Bacterial populations have the ability to generate persister cells that can tolerate exposure to lethal doses of antibiotics and persistence may be responsible for relapses seen after standard antibiotic treatments of bacterial infections. Francisella tularensis is a Gram-negative bacterium that causes the deadly disease of tularemia and is commonly spread by ticks in the US. It is highly infectious and is classified as a Tier1 Select agent by the DHHS and the CDC. F. tularensis enters and replicates in the cytoplasm of different host cells including macrophages, overcoming nutritional and other stresses in this environment. Tularemia treatment with standard antibiotic therapy may result in relapse and there is a great need for development of adjunct therapy to combat infection with this pathogen. Understanding the mechanisms that govern persister formation is therefore critical. In the well-studied model organism Escherichia coli, development of persister cells is regulated by the hipBA locus in conjunction with ten other toxin-antitoxin (TA) loci.
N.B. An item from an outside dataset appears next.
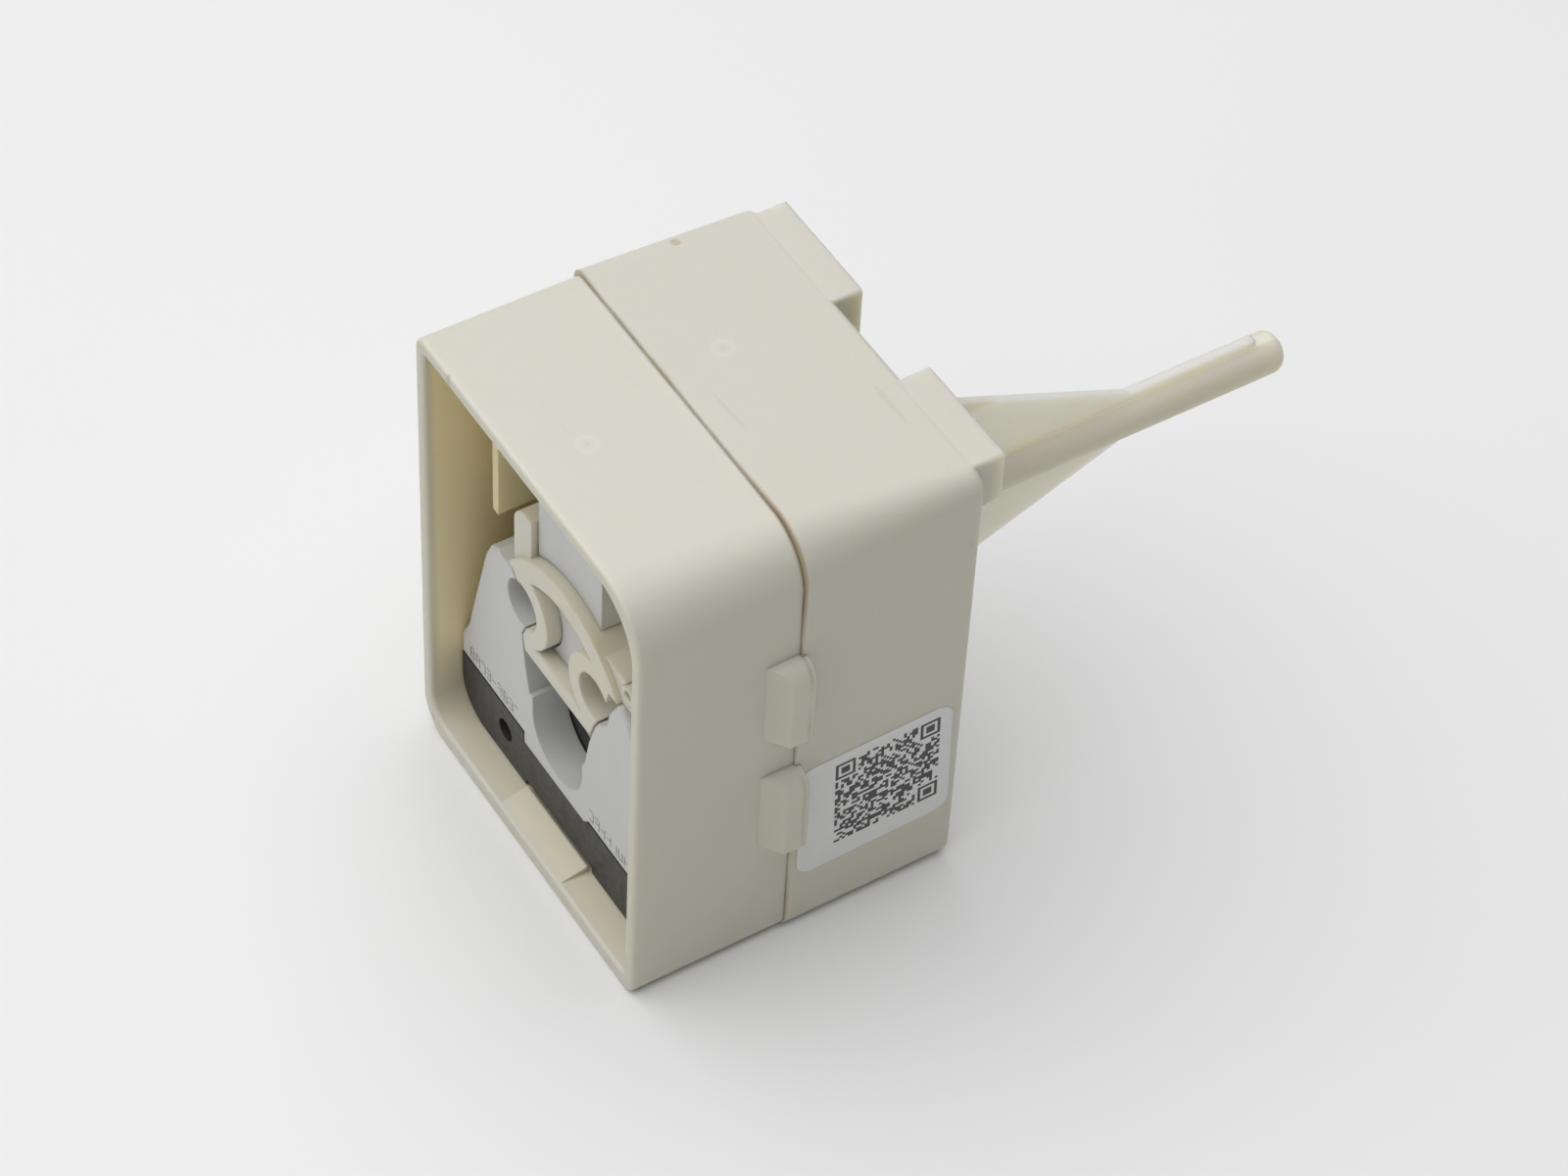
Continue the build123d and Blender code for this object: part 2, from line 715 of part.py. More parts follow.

This proposal has three aims that will test if F. tularensis forms persisters in response to signals received by hipBA in the mammalian intracellular environment.
Aim 1 will examine whether the intracellular environment influences persistence.
Aim 2 of this proposal will explore the role of the hipBA genes in persistence of F. tularensis.
Aim 3 will seek to identify signals and pathways that regulate persister cell formation. Understanding the mechanisms of hipBA- mediated persistence in this organism may lead to identification of targets for development of new adjunct therapies directed at persisters.
Bacterial infections are typically treated with antibiotics, but even with the recommended treatment regimens, relapses of infection do occur due to the ability of some of the bacteria to persist and reestablish infection. This proposal will use the bacterium Francisella tularensis as a model organism to understand the signals and pathways that direct bacteria to develop into persister cells that can tolerate antibiotic treatment. Understanding these processes can lead to development of new therapies aimed at preventing relapses.